For fulfilment teams, the best fix is usually simple. Choose a bag that suits the product, reserve the label zone, avoid seams and folds, test the packed parcel, and give packers one clear placement rule.
No scanner should need to squint.
Review our paper mailer bags and request samples to test label zones with your real products before rolling out across despatch.
FAQs
Where Is The Best Place To Put A Shipping Label On A Paper Mailer Bag?
Place the shipping label on the largest, flattest, cleanest face of the packed and sealed mailer. Avoid seams, gussets, flap folds, corners, edges, and bulging product areas.
Why Do Barcodes Fail On Wrinkled Or Overfilled Mailers?
Wrinkles and bulges can bend or distort the barcode, making it harder for scanners to read. Overfilled mailers can also lift label edges or create curved surfaces under the barcode.
Should I Avoid Seams And Gussets When Placing Labels?
Yes. Carrier guidance advises labels should not be placed over seams or folded around corners, and barcodes should sit on one surface. Gussets can create folds or expansion points that distort the barcode.
How Large Should A Clean Label Zone Be On A Mailer?
The clean label zone should be larger than your standard shipping label, with enough space for the full address and barcode to sit flat without touching seams, folds, gussets, closure edges, or corners.
Does Bag Finish Affect How Well Labels Stick And Scan?
Yes. Very textured, dusty, damp, curved, or heavily printed surfaces can affect label adhesion.

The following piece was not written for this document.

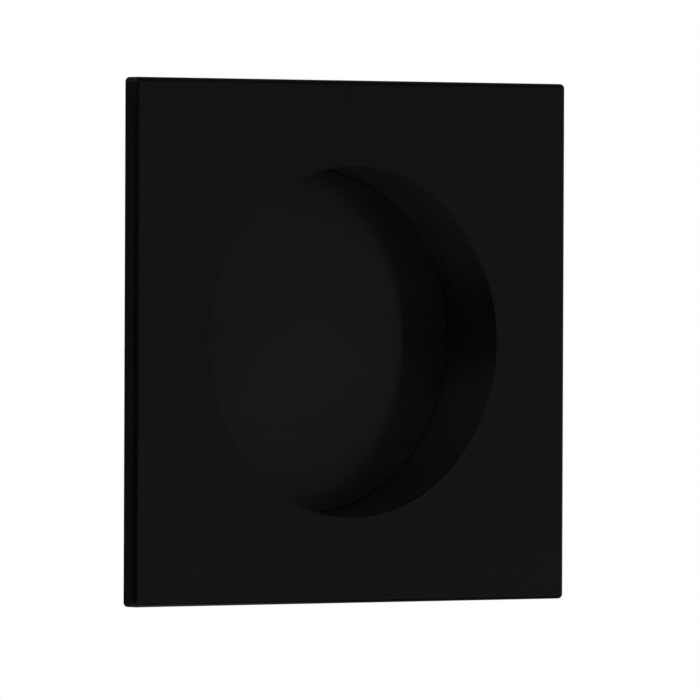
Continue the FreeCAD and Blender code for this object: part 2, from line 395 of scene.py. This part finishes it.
def screw_thread(name, node, material):
    """Right-handed ridge that runs out at the head and shrinks along the gimlet point."""
    low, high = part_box(node)
    centre = (low + high) / 2
    first, last = low.y + THREAD_START, high.y - TIP_REST
    steps = int((last - first) / THREAD_PITCH * TURN_STEPS)
    bm = bmesh.new()
    rings = []
    for i in range(steps + 1):
        turn = 2 * math.pi * i / TURN_STEPS
        y = first + THREAD_PITCH * i / TURN_STEPS
        left = min(1.0, (high.y - y) / POINT_LENGTH)
        core = CORE_RADIUS * left
        rise = min(1.0, i / (RISE_TURNS * TURN_STEPS)) * (TIP_HEIGHT + (1 - TIP_HEIGHT) * left)
        crest = core + (THREAD_RADIUS - CORE_RADIUS) * rise
        wide = END_WIDTH + (1 - END_WIDTH) * rise
        inner = max(core - THREAD_ROOTED, CORE_KEPT * core)
        section = [
            (inner, -THREAD_BASE / 2 * wide),
            (crest, -THREAD_CREST / 2),
            (crest, THREAD_CREST / 2),
            (inner, THREAD_BASE / 2 * wide),
        ]
        rings.append([
            bm.verts.new((
                centre.x + radius * math.sin(turn),
                min(y + shift, high.y - TIP_REST / 3),
                centre.z + radius * math.cos(turn),
            ))
            for radius, shift in section
        ])
    for one, two in zip(rings, rings[1:]):
        for j in range(4):
            k = (j + 1) % 4
            bm.faces.new((one[j], one[k], two[k], two[j]))
    bm.faces.new(rings[0][::-1])
    bm.faces.new(rings[-1])
    bmesh.ops.recalc_face_normals(bm, faces=bm.faces)
    thread = mesh_object(name, bm, material)
    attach(thread, "root")


# the white studio: how strongly it lights, and how it looks
WORLD_LIGHT = 0.5
WORLD_SEEN = 1.0
FLOOR_DROP = 0.22
FLOOR_REACH = 1.5
FLOOR_COLOUR = (0.8, 0.8, 0.8, 1)
FLOOR_GLOW = 0.6


def studio():
    """White surroundings, which light the object at a plain level, weaker than they look."""
    world = bpy.data.worlds.new("studio")
    bpy.context.scene.world = world
    world.use_nodes = True
    g = Graph(world.node_tree)
    strength = g.spread(g.seen(), (WORLD_LIGHT, WORLD_SEEN))
    back = g.add("ShaderNodeBackground", {"Color": WHITE, "Strength": strength})
    g.add("ShaderNodeOutputWorld", {"Surface": back.outputs["Background"]})


def floor():
    """Pale floor below the object. Only the camera and reflections see its glow, which makes it white
    to them."""
    material, g = new_material("pale_floor")
    paint = g.add("ShaderNodeBsdfDiffuse", {"Color": FLOOR_COLOUR})
    strength = g.math("MULTIPLY", g.seen(), FLOOR_GLOW)
    glow = g.add("ShaderNodeEmission", {"Color": WHITE, "Strength": strength})
    both = g.add("ShaderNodeAddShader", {0: paint.outputs["BSDF"], 1: glow.outputs["Emission"]})
    g.output(both.outputs["Shader"])
    bm = bmesh.new()
    bmesh.ops.create_grid(bm, x_segments=1, y_segments=1, size=FLOOR_REACH)
    obj = mesh_object("floor", bm, material)
    obj.location = (0, 0, housing_low.z - FLOOR_DROP)


def direction(round_left, up):
    """Unit vector at an angle round the object and an angle up, both in degrees. 0 is to the left
    (-X), 90 to the front (-Y) and -90 to the back."""
    turn, rise = math.radians(round_left), math.radians(up)
    return Vector((-math.cos(turn) * math.cos(rise), -math.sin(turn) * math.cos(rise), math.sin(rise)))


FLAG_DISTANCE = 0.5
LOW_FLAG_DISTANCE = 0.28
FRONT_FLAG_DISTANCE = 1.2
FLAG_ROWS = 12
FLAG_STEPS = 8


def flag(name, edges, glow=0.0, distance=FLAG_DISTANCE, centre=ORIGIN):
    """A curved black or grey card that keeps the white surroundings out of a reflection. The camera
    and the light on the object pass through it. edges lists the angle round the object with the
    angles of the card's lower and upper edge there, and glow is the card's grey."""
    bm = bmesh.new()
    grid = []
    for (a0, low0, high0), (a1, low1, high1) in zip(edges, edges[1:]):
        for i in range(FLAG_STEPS + 1):
            t = i / FLAG_STEPS
            angle = a0 + (a1 - a0) * t
            low, high = low0 + (low1 - low0) * t, high0 + (high1 - high0) * t
            grid.append([
                bm.verts.new(direction(angle, low + (high - low) * j / FLAG_ROWS) * distance)
                for j in range(FLAG_ROWS + 1)
            ])
    for first, second in zip(grid, grid[1:]):
        for j in range(FLAG_ROWS):
            bm.faces.new((first[j], first[j + 1], second[j + 1], second[j]))
    material, g = new_material(name)
    grey = g.add("ShaderNodeEmission", {"Color": WHITE, "Strength": glow})
    g.output(grey.outputs["Emission"])
    card = mesh_object(name, bm, material)
    card.location = centre
    card.visible_camera = False
    card.visible_diffuse = False
    card.visible_shadow = False


LAMP_DISTANCE = 0.9
LOW_LAMP_DISTANCE = 0.26


def area(name, place, size, power, mirrored=True):
    """Rectangular soft lamp that shines at the origin. Unless it is mirrored, neither reflections
    nor the camera see it."""
    data = bpy.data.lights.new(name, "AREA")
    data.shape = "RECTANGLE"
    data.size, data.size_y = size
    data.energy = power
    lamp = new_object(name, data)
    lamp.location = place
    lamp.rotation_euler = (ORIGIN - Vector(place)).to_track_quat("-Z", "Y").to_euler()
    lamp.visible_camera = mirrored
    lamp.visible_glossy = mirrored


camera()
studio()
floor()

# cards round the object, then two behind it that are placed from the plate's left corners
flag("back_left_flag", [(-84, -16, 10), (-10, -16, 5)], glow=0.14)
flag("front_left_flag", [(-10, -14, 5), (10, -14, 5), (60, -12, 15), (85, -10, 15)])
flag("front_left_low_flag", [(0, -31, -14), (10, -31, -14), (60, -28, -12), (80, -26, -10)], glow=0.08)
flag("front_flag", [(83, -4, 4), (109, -4, 4)], glow=0.3, distance=FRONT_FLAG_DISTANCE)
flag("left_top_flag", [(-60, 62, 89), (60, 62, 89)], glow=0.5)
flag(
    "right_top_flag",
    [(60, 55, 89), (85, 33, 89), (112, 14, 89), (142, 14, 89), (165, 33, 89), (270, 33, 89)],
    glow=0.3,
)
flag("right_low_flag", [(110, -60, -33), (260, -60, -33)], glow=0.3, distance=LOW_FLAG_DISTANCE)
flag(
    "back_top_flag",
    [(-54, 6, 24), (-66, 16, 34), (-90, 26, 42), (-114, 16, 34), (-126, 4, 22)],
    centre=(housing_low.x, 0, housing_high.z),
)
flag(
    "back_low_flag",
    [(-54, -24, -6), (-66, -34, -16), (-90, -42, -26), (-114, -34, -16), (-126, -22, -4)],
    distance=LOW_FLAG_DISTANCE,
    centre=(housing_low.x, 0, housing_low.z),
)

# place, width and height in metres, power in watts
area("upper_left_box", (-0.75, -0.45, 0.42), (0.7, 0.5), 1.2)
area("back_box", direction(-90, 62) * LAMP_DISTANCE, (0.5, 0.4), 3.0)
area("upper_fill", direction(73, 64) * LAMP_DISTANCE, (0.12, 0.12), 4.1, mirrored=False)
area("lower_fill", direction(73, -66) * LOW_LAMP_DISTANCE, (0.04, 0.04), 0.23, mirrored=False)
area("left_fill", (-0.8, -0.22, 0.37), (0.1, 0.1), 2.3, mirrored=False)
area("right_fill", direction(156, 0) * LAMP_DISTANCE, (0.25, 0.25), 2.0, mirrored=False)

turned_black = coated_metal("turned_black", turned, housing_finish, HOUSING_SPECULAR)
brushed_black = coated_metal("brushed_black", brushed_across, disc_finish, DISC_SPECULAR)
zinc_plate = zinc()
nodes["housing"].data.materials[0] = turned_black
nodes["cover_disc"].data.materials[0] = brushed_black
nodes["adhesive_pad"].data.materials[0] = foam()
for which in ("upper", "lower"):
    nodes[f"{which}_fixing_screw"].data.materials[0] = zinc_plate
    screw_thread(f"{which}_screw_thread", f"{which}_fixing_screw", zinc_plate)

bpy.context.scene.view_settings.view_transform = "Standard"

Test labels on the actual bag finish with packed samples before approving the format.
Is It Better To Test Scans On Packed Mailers Or Empty Samples?

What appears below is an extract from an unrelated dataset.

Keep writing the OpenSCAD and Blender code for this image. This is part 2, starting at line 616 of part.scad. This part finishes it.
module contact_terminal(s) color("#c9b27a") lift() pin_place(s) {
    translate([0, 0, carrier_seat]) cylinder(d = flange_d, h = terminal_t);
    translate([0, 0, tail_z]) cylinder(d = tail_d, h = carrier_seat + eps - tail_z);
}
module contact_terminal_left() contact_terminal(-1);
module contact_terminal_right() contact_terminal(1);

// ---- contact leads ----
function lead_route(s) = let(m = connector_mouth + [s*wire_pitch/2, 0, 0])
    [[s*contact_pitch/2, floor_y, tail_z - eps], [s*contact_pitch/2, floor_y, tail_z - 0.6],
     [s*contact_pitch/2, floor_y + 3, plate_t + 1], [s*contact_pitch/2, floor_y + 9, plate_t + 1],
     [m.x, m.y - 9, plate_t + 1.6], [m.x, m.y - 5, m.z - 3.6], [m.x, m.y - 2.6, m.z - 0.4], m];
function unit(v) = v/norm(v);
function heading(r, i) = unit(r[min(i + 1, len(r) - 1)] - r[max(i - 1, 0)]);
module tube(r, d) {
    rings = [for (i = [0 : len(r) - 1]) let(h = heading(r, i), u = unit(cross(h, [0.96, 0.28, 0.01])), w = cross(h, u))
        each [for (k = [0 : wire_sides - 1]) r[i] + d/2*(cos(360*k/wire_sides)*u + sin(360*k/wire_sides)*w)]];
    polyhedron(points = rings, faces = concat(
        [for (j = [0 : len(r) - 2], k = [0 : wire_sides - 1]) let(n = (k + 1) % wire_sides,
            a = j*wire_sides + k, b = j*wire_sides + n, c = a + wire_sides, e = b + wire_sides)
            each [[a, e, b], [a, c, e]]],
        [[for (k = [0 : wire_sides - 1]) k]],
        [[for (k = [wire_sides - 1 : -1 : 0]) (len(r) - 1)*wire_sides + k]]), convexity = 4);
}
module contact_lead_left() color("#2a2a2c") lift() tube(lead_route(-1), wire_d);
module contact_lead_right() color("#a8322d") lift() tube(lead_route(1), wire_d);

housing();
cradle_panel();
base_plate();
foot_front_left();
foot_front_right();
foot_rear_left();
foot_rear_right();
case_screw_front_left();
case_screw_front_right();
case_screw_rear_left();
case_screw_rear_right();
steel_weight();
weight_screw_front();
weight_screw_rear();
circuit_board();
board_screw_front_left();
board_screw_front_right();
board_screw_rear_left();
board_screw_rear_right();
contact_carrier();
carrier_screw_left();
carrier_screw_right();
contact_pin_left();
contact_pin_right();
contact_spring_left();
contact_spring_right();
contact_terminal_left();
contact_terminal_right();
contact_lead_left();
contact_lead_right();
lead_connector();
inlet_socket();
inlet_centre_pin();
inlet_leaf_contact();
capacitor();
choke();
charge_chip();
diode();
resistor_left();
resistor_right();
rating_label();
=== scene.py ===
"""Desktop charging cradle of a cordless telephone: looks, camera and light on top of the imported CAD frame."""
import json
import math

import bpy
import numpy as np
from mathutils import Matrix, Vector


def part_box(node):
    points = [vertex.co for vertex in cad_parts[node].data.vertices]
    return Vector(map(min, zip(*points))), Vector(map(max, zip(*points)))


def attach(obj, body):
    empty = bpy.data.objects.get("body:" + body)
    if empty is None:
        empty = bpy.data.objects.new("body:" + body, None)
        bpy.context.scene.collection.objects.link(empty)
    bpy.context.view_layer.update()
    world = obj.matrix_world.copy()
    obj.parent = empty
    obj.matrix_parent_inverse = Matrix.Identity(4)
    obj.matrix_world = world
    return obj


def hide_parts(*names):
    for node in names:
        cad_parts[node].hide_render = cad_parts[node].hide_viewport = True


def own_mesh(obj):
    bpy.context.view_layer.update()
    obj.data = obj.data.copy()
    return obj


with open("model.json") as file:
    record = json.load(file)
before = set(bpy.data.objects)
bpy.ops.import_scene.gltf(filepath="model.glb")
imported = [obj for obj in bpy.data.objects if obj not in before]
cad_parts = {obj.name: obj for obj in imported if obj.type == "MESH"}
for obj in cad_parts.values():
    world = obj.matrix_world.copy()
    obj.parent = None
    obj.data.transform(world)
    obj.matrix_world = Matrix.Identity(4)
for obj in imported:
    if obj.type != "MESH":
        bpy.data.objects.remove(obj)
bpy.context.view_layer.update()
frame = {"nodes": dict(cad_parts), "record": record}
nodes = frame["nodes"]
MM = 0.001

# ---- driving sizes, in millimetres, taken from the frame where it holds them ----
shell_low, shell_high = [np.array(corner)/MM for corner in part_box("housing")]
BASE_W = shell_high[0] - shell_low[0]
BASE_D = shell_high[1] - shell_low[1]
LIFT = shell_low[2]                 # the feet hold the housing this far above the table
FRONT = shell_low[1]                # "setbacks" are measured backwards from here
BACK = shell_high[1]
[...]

Test scans on packed mailers. Empty samples are flatter than real parcels, so they may hide wrinkles, bulges, flap issues, and label-lift problems.
How Can I Reduce Relabelling In A Fast Despatch Environment?
Reserve a clear label panel, apply labels in the same position for each approved bag type, avoid seams and folds, check print quality, and scan-test packed samples before carrier handoff.